‘Egress’ exhibition now live

Senior students tackle current events through their art


Trinity University’s annual Senior Art Major Exhibition is here. This year’s exhibition, titled Egress, bids farewell to six senior art majors by showcasing their best work on campus.

Senior art majors featured in the exhibition include Stella Luck, Skylr McCormick-Isom, Kate Nuelle, Bella Peters, Stephen Sumrall-Orsak and Cole Warner. The exhibition is scheduled to run from April 29th to May 22, and is being held in the Michael and Noémi Neidorff Art Gallery, located on the first floor of the Dickie Smith Art building.

Works from these student artists tackle a variety of concepts through a mixture of media and the exploration of artistic forms.

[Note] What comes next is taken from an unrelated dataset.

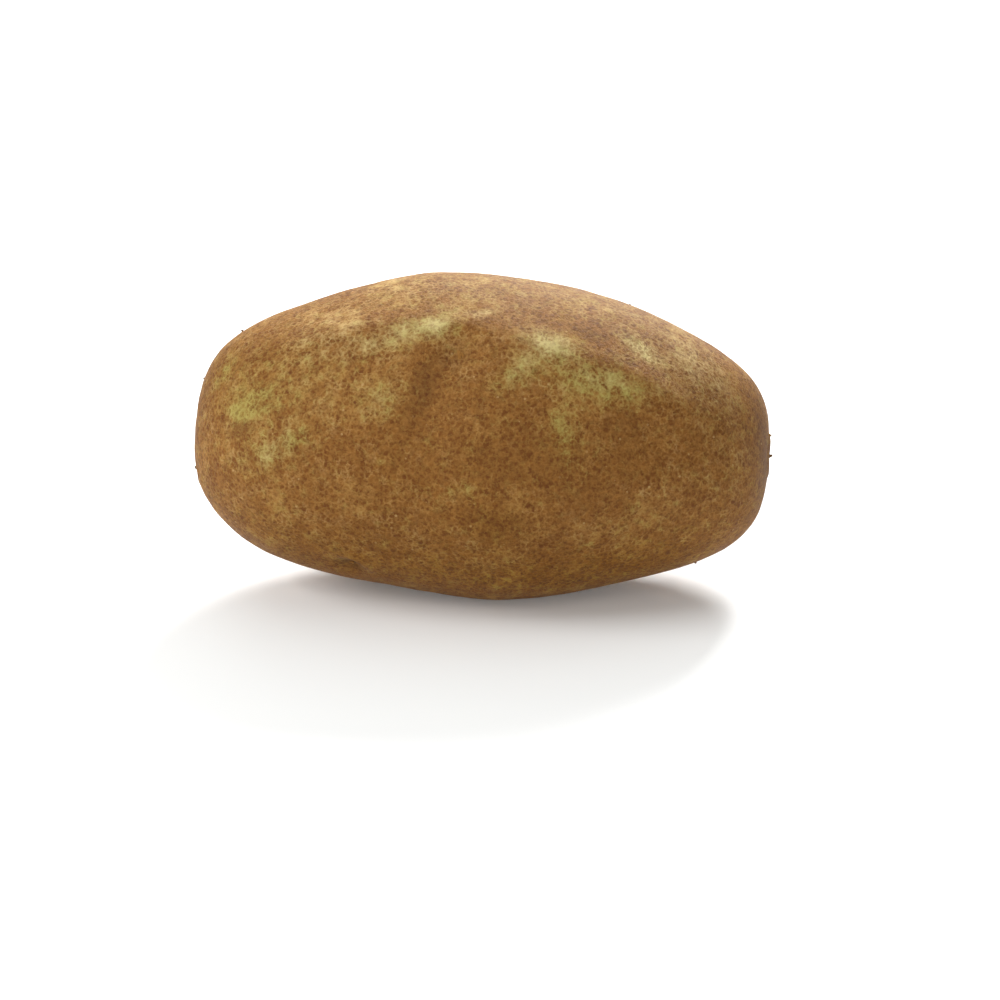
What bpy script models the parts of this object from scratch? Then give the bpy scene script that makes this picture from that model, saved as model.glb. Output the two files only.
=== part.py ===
"""A whole raw russet potato, lying on its side as picked: one grown body, so one solid.

The tuber is a plump ellipsoid. Its outline swells and draws in a few millimetres, its skin
dips at the eyes, each eye has a brow on its stem side, and the stem end has a shallow scar.
It rests on a small flat spot. Shapes are worked out in millimetres in the tuber's own
frame: length towards the stem end, rise upwards across its tall side, and face towards the
side that is seen. The tuber is then leaned back, set down, and moved so that the origin is
below the middle of its box, at the surface that it lies on.
"""

from math import cos, pi, radians, sin

import bmesh
import bpy
import numpy as np

MM = 0.001

# Driving sizes, in millimetres
LENGTH = 125.0
HEIGHT = 70.6
DEPTH = 63.0
HALF_SIZES = np.array((LENGTH, HEIGHT, DEPTH)) / 2

# The tuber lies rolled back about its length by this many degrees
LEAN = 22.0

# How far the resting side is pressed flat
FLAT_DEPTH = 1.0

# Cells along each edge of the cube that is rounded into the body
GRID_CELLS = 29

# How far the skin stands out of the plain ellipsoid, in millimetres, every 18 degrees round
# the tall outline: from the stem end, over the crown, to the bud end, and back underneath
TALL_OUTLINE = (
    -0.6, -0.1, -1.8, -2.4, -1.5, -0.1, 0.8, 1.0, 3.1, 2.0,
    0.6, 2.1, 2.8, 1.0, -0.9, 0.2, 0.5, 2.2, 5.0, 1.9,
)

# The same round the flat outline, every 36 degrees between the two ends
FACE_OUTLINE = (-0.6, 1.2, 0.6, 0.9)
BACK_OUTLINE = (1.4, -0.8, 1.0, 1.8)

# Broad swells and hollows of the body. Each is a place (length, rise, side), where side is
# +1 on the face and -1 on the back, a height, the reach of its two half widths and the turn
# of its longer one from the length, in degrees
SWELLS = (
    ((9.0, 18.0, 1), 0.8, 17.0, 6.5, -8.0),
    ((33.0, 9.0, 1), 1.2, 15.0, 5.0, -22.0),
    ((33.0, 0.0, 1), -1.5, 12.0, 6.0, -10.0),
    ((-11.0, 6.0, 1), -1.1, 16.0, 5.5, 72.0),
    ((-28.0, 21.0, 1), 0.9, 14.0, 5.0, 4.0),
    ((-42.0, -2.0, 1), 0.8, 13.0, 10.0, 20.0),
    ((14.0, -16.0, 1), 0.8, 20.0, 9.0, 5.0),
    ((-30.0, 14.0, -1), 1.4, 18.0, 9.0, 15.0),
    ((24.0, 6.0, -1), -1.3, 16.0, 9.0, -25.0),
    ((2.0, -12.0, -1), 0.9, 20.0, 10.0, 8.0),
)

# The eyes. Each is a place as above, its depth, its size, which is the radius of its brow,
# and the direction that its brow faces from it, in degrees anticlockwise from the stem end.
# On the face they lie as seen, and on the hidden sides they follow on round the spiral
EYES = (
    ((-5.2, 17.0, 1), 1.15, 6.4, 112.0),
    ((-29.5, -28.5, 1), 1.5, 4.4, 60.0),
    ((47.0, 14.0, -1), 1.2, 3.2, 20.0),
    ((38.0, -17.0, -1), 1.5, 3.6, -10.0),
    ((23.0, 24.0, -1), 1.4, 3.8, 15.0),
    ((12.0, -14.0, -1), 1.8, 4.2, 0.0),
    ((-8.0, 12.0, -1), 2.0, 4.4, 12.0),
    ((-20.0, -24.0, -1), 1.6, 4.0, -15.0),
    ((-33.0, 23.0, -1), 1.5, 3.8, 25.0),
    ((-43.0, -4.0, -1), 1.8, 3.8, 5.0),
    ((-52.0, 12.0, -1), 1.4, 3.2, 30.0),
    ((-60.8, -7.5, 1), 0.7, 2.4, -20.0),
    ((-59.5, 2.0, -1), 1.4, 2.8, 0.0),
)

# An eye's parts: the brow's height as a share of the depth, and the brow's half width and the
# dish's reach as shares of the size
BROW_SHARE = 0.42
BROW_WIDTH_SHARE = 0.38
HOLLOW_SHARE = 0.72

# The scar where the tuber hung on its stem, near the middle of the stem end
SCAR_PLACE = (61.7, -4.5, -1)
SCAR_DEPTH = 1.6
SCAR_RADIUS = 3.6
SCAR_RIM = 0.5

SKIN_COLOR = (0.266, 0.117, 0.040, 1.0)
SKIN_ROUGHNESS = 0.72


def clear_scene():
    """Removes whatever the scene holds."""
    for obj in list(bpy.data.objects):
        bpy.data.objects.remove(obj, do_unlink=True)


def skin_material():
    """Brown russet skin: dull, not metallic."""
    material = bpy.data.materials.new("russet_skin")
    material.use_nodes = True
    shader = material.node_tree.nodes["Principled BSDF"]
    shader.inputs["Base Color"].default_value = SKIN_COLOR
    shader.inputs["Roughness"].default_value = SKIN_ROUGHNESS
    shader.inputs["Metallic"].default_value = 0.0
    return material


def round_the_outline(values, angle):
    """The smooth closed curve through values at even angles: the sum of their waves."""
    waves = np.fft.rfft(values) / len(values)
    curve = np.full(np.shape(angle), waves[0].real)
    for turns in range(1, len(waves)):
        share = 1 if 2 * turns == len(values) else 2
        phase = turns * angle
        curve += share * (waves[turns].real * np.cos(phase) - waves[turns].imag * np.sin(phase))
    return curve


def outline_swell(ball):
    """How far the skin stands out of the ellipsoid at points of the unit ball.

    The tall outline counts where the skin turns up or down and the flat one where it turns
    to the face or the back. What the two sides of an outline have in common goes with the
    square of that turn, and what sets them apart goes with the turn itself, so the skin
    stays smooth over both ends.
    """
    from_end = np.arccos(np.clip(ball[:, 0], -1.0, 1.0))
    around = np.hypot(ball[:, 1], ball[:, 2])
    upward = ball[:, 1] / np.maximum(around, 1e-9)
    faceward = ball[:, 2] / np.maximum(around, 1e-9)
    half_way = len(TALL_OUTLINE) // 2
    flat_outline = (TALL_OUTLINE[0], *FACE_OUTLINE, TALL_OUTLINE[half_way], *reversed(BACK_OUTLINE))
    swell = np.zeros(len(ball))
    for outline, turn in ((TALL_OUTLINE, upward), (flat_outline, faceward)):
        one_side = round_the_outline(outline, from_end)
        other_side = round_the_outline(outline, -from_end)
        swell += (one_side + other_side) / 2 * turn**2
        swell += (one_side - other_side) / 2 * turn
    return swell


def place_on_body(place):
    """The ellipsoid's point, in mm, at (length, rise, side), and its outward direction."""
    length, rise, side = place
    x = length / HALF_SIZES[0]
    y = rise / HALF_SIZES[1]
    z = side * max(1 - x * x - y * y, 0.0) ** 0.5
    ball = np.array((x, y, z))
    ball /= np.linalg.norm(ball)
    outward = ball / HALF_SIZES
    return ball * HALF_SIZES, outward / np.linalg.norm(outward)


def distances_from(place, turn, points):
    """Distances of points from a place, in mm: along a line on the skin that is turned from
    the length by turn degrees, seen from outside on either side, and square to it."""
    centre, outward = place_on_body(place)
    side = place[2]
    along_length = np.array((1.0, 0.0, 0.0))
    along_length -= outward * outward[0]
    along_length /= np.linalg.norm(along_length)
    upwards = np.cross(outward, along_length) * side
    angle = radians(turn)
    along = along_length * cos(angle) + upwards * sin(angle)
    across = upwards * cos(angle) - along_length * sin(angle)
    offset = points - centre
    reach = np.linalg.norm(offset, axis=1)
    on_skin = np.stack((offset @ along, offset @ across), axis=1)
    flat_reach = np.maximum(np.linalg.norm(on_skin, axis=1), 1e-9)
    on_skin *= (reach / flat_reach)[:, None]
    return on_skin[:, 0], on_skin[:, 1]


def broad_swell(points, place, height, half_length, half_width, turn):
    """A smooth oval rise, or a hollow where its height is negative: a bell curve."""
    along, across = distances_from(place, turn, points)
    return height * np.exp(-((along / half_length) ** 2) - (across / half_width) ** 2)


def eye(points, place, depth, radius, turn):
    """An eye: a dish under a crescent brow, which stands on the side that it faces.

    The dish is a bell curve. The brow is a ridge along a circle of the eye's radius, which
    fades out to both sides of the direction that it faces.
    """
    towards_brow, sideways = distances_from(place, turn, points)
    reach = np.hypot(towards_brow, sideways)
    dish = -depth * np.exp(-((reach / (HOLLOW_SHARE * radius)) ** 2))
    facing = np.clip(towards_brow / np.maximum(reach, 1e-9), 0.0, 1.0)
    ridge = np.exp(-(((reach / radius - 1) / BROW_WIDTH_SHARE) ** 2)) * facing**1.5
    return dish + BROW_SHARE * depth * ridge


def stem_scar(points):
    """A round dip with a low rim, where the stem came away."""
    along, across = distances_from(SCAR_PLACE, 0.0, points)
    reach = np.hypot(along, across)
    dip = -SCAR_DEPTH * np.exp(-((reach / (0.6 * SCAR_RADIUS)) ** 2))
    rim = SCAR_RIM * np.exp(-(((reach - SCAR_RADIUS) / 1.2) ** 2))
    return dip + rim


def skin_points(ball):
    """The points of the skin, in mm in the tuber's own frame, for points of the unit ball."""
    plain = ball * HALF_SIZES
    swell = outline_swell(ball)
    for place, height, half_length, half_width, turn in SWELLS:
        swell += broad_swell(plain, place, height, half_length, half_width, turn)
    for place, depth, radius, turn in EYES:
        swell += eye(plain, place, depth, radius, turn)
    swell += stem_scar(plain)
    reach = np.linalg.norm(plain, axis=1)
    return plain * ((reach + swell) / reach)[:, None]


def laid_down(own):
    """Own-frame points leaned back, set down and pressed flat below, over the origin."""
    lean = radians(LEAN)
    length, rise, face = own.T
    depthwise = rise * sin(lean) - face * cos(lean)
    upright = rise * cos(lean) + face * sin(lean)
    upright = np.maximum(upright - upright.min() - FLAT_DEPTH, 0.0)
    laid = np.stack((length, depthwise, upright), axis=1)
    middle = (laid.min(axis=0) + laid.max(axis=0)) / 2
    laid[:, :2] -= middle[:2]
    return laid


def rounded_cube():
    """A cube with a grid on each side, its points drawn onto the unit ball evenly."""
    mesh = bmesh.new()
    bmesh.ops.create_cube(mesh, size=2.0)
    bmesh.ops.subdivide_edges(mesh, edges=mesh.edges[:], cuts=GRID_CELLS - 1, use_grid_fill=True)
    points = np.array([vert.co for vert in mesh.verts], dtype=float)
    points = np.tan(points * pi / 4)
    return mesh, points / np.linalg.norm(points, axis=1)[:, None]


def make_potato():
    """The tuber as one closed body."""
    mesh, ball = rounded_cube()
    skin = laid_down(skin_points(ball)) * MM
    for vert, point in zip(mesh.verts, skin):
        vert.co = point
    bmesh.ops.recalc_face_normals(mesh, faces=mesh.faces[:])
    data = bpy.data.meshes.new("potato")
    mesh.to_mesh(data)
    mesh.free()
    data.shade_smooth()
    data.materials.append(skin_material())
    potato = bpy.data.objects.new("potato", data)
    bpy.context.scene.collection.objects.link(potato)
    return potato


clear_scene()
make_potato()
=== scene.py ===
"""The looks of a whole raw russet potato: its netted skin, the buds in its eyes and the dried
stubs of its roots, on a pale floor in soft studio light."""

import logging
from dataclasses import dataclass
from enum import Enum
from math import cos, pi, radians, sin
from typing import Any

import bpy
import numpy as np
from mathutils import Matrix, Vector


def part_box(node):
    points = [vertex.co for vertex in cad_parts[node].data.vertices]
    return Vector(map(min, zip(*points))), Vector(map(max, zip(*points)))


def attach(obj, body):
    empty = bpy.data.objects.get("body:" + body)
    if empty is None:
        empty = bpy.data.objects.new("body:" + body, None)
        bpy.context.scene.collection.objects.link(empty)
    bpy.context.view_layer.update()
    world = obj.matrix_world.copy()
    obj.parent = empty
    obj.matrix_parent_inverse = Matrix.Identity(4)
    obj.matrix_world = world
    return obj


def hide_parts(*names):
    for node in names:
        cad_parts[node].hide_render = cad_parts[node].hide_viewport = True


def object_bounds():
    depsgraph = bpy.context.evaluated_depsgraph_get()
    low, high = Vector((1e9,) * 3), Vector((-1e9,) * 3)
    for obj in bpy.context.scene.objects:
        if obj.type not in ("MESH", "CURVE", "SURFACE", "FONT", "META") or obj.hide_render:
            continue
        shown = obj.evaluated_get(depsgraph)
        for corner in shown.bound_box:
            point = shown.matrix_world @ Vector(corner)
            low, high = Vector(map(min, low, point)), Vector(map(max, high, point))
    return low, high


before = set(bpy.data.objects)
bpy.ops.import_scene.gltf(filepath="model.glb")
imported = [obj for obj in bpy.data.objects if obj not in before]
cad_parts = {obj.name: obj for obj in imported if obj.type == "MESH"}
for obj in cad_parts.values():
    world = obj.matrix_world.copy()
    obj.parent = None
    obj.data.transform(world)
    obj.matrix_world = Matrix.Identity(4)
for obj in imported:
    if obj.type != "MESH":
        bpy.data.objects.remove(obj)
CAD_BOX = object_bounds()

NODE = "potato"
BODY = "root"
MM = 0.001
log = logging.getLogger("potato")

Array = np.ndarray


class Side(Enum):
    """Which half of the tuber a place is on: the face that is seen, or the back."""

    FACE = 1
    BACK = -1


@dataclass(frozen=True)
class Place:
    """A place on the tuber, in mm from its middle, in the tuber's own frame."""

    length: float
    rise: float
    side: Side


@dataclass(frozen=True)
class Swell:
    """A broad smooth rise of the body, or a hollow where its height is negative, in mm."""

    place: Place
    height: float
    half_length: float
    half_width: float
    turn: float


@dataclass(frozen=True)
class Eye:
    """An eye: a dish with a crescent brow on the side that it faces. Sizes are in mm."""

    place: Place
    depth: float
    radius: float
    turn: float


@dataclass(frozen=True)
class Patch:
    """A patch of skin of another tone: where, how large in mm, how it is turned, how strong."""

    place: Place
    half_length: float
    half_width: float
    turn: float
    strength: float


FACE, BACK = Side.FACE, Side.BACK

SWELLS = (
    Swell(Place(9.0, 18.0, FACE), 0.8, 17.0, 6.5, -8.0),
    Swell(Place(33.0, 9.0, FACE), 1.2, 15.0, 5.0, -22.0),
    Swell(Place(33.0, 0.0, FACE), -1.5, 12.0, 6.0, -10.0),
    Swell(Place(-11.0, 6.0, FACE), -1.1, 16.0, 5.5, 72.0),
    Swell(Place(-28.0, 21.0, FACE), 0.9, 14.0, 5.0, 4.0),
    Swell(Place(-42.0, -2.0, FACE), 0.8, 13.0, 10.0, 20.0),
    Swell(Place(14.0, -16.0, FACE), 0.8, 20.0, 9.0, 5.0),
    Swell(Place(-30.0, 14.0, BACK), 1.4, 18.0, 9.0, 15.0),
    Swell(Place(24.0, 6.0, BACK), -1.3, 16.0, 9.0, -25.0),
    Swell(Place(2.0, -12.0, BACK), 0.9, 20.0, 10.0, 8.0),
)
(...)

The exhibition is an example of the perseverance, reflection and creativity that Trinity art students behold, especially during a global pandemic.

Front and center are the four fiber works of Stella Luck, senior studio art and Spanish double major. Luck created her pieces of entangled abstract forms using an intricate textile weaving technique called tufting. Luck’s formal choices, including the repetition of the number 1821 on a barcode form, help to convey and connect the intricate ideas behind her work. Drawing inspiration from her experiences as a donor conceived person, Luck’s work invites us to step up close and personal.

Skylr McCormick-Isom’s featured work in the exhibition is a sequence of three conceptually similar paintings titled Conversations with the Ego I, II, and III. McCormick-Isom utilizes surrealist-like imagery to present a battle of self-reflection. Bringing the viewer into a setting reminiscent of a dream that incorporates natural elements, McCormick-Isom’s work emphasizes growth and introspection.

John Cole Warner, a senior art major and architectural studies minor, presents his clay pieces, created with a specific method called slip casting. Warner has grown up creating art and has been taking pottery classes for many years; after graduation he plans on continuing his studies to become an architect.

Warner explained the driving force behind his work in an email interview.

“My process is pretty all over the place and intuitive, so it’s difficult to nail down any specific inspiration,” Warner said. “However, most of my work resembles natural forms, so nature could be seen as my inspiration.”

“I’m primarily focused on creating unique spaces with my forms, so space is my major theme within my work,” said Warner.

Although proud of all of his work, Warner said that his Frankenstein 8 piece is the one that he finds to be the most visually appealing.

Around the corner is the work of Bella Peters, a senior psychology and studio art double major and ALE minor. Peters has a variety of her chalk pastel works included in the exhibition. Peters’ work seems to tackle an inner dichotomy. The use of warm tones and the blending of chalk pastels create thematically and technically striking works.

Kate Nuelle, senior art and art history major and visual contributor for the Trinitonian, confronts humans’ relationship to technology in her three large photographs and three imagined receipts from Google, Amazon and Facebook. Nuelle’s photographs evoke a somber mood towards the relationship between self and technology in a captured space that seems elsewhere and here at once. I was both startled and found comical relief in Nuelle’s imagined receipts — these are worth taking a close look at.

Finally, Stephen Sumrall-Orsak, a senior art major and film studies minor, has contributed his work through a variety of mediums — wood sculpture, sound, video projections, photography and cyanotype printing.

In an email interview, Sumrall-Orsak explained that he was most proud of his work Paradoxical Echo, a microphone set in front of a large piece of basswood carved into an oversized human ear.

“My goal in the creation of this piece is to demonstrate the beauty of the raw wood finish and the meditative quality of mark making left by shaping the piece by hand. Conceptually the piece and concept were created in response to a growing frustration with global politics. My frustration stemmed from a feeling that people had stopped being attentive to the needs and concerns of others. I therefore created a piece which turned hearing into speaking. A microphone takes spoken words or sounds and projects them back at the viewer,” said Sumrall-Orsak.

Sumrall-Orsak explained that his work confronts a variety of themes he encountered throughout the COVID-19 pandemic — including stagnation, routine, repetition, politics, natural beauty, and the passing of time.

“I am inspired by the intersection of tradition and contemporary culture. I like to think of the world including myself within a continuum of practices and technology which have morphed into society as we know it today. I utilize craft process in much of my work favoring a slower process of making. I see these practices as a rejection of today’s rapid culture and a celebration of the time-consuming process of creating,” Sumrall-Orsak said.

Sumrall-Orsak plans to continue his art practice after graduation to build his portfolio for earning a Master of Fine Arts.

Support student artists by checking out their work in this show before it ends on May 22; all campus COVID-19 policies must be strictly adhered to.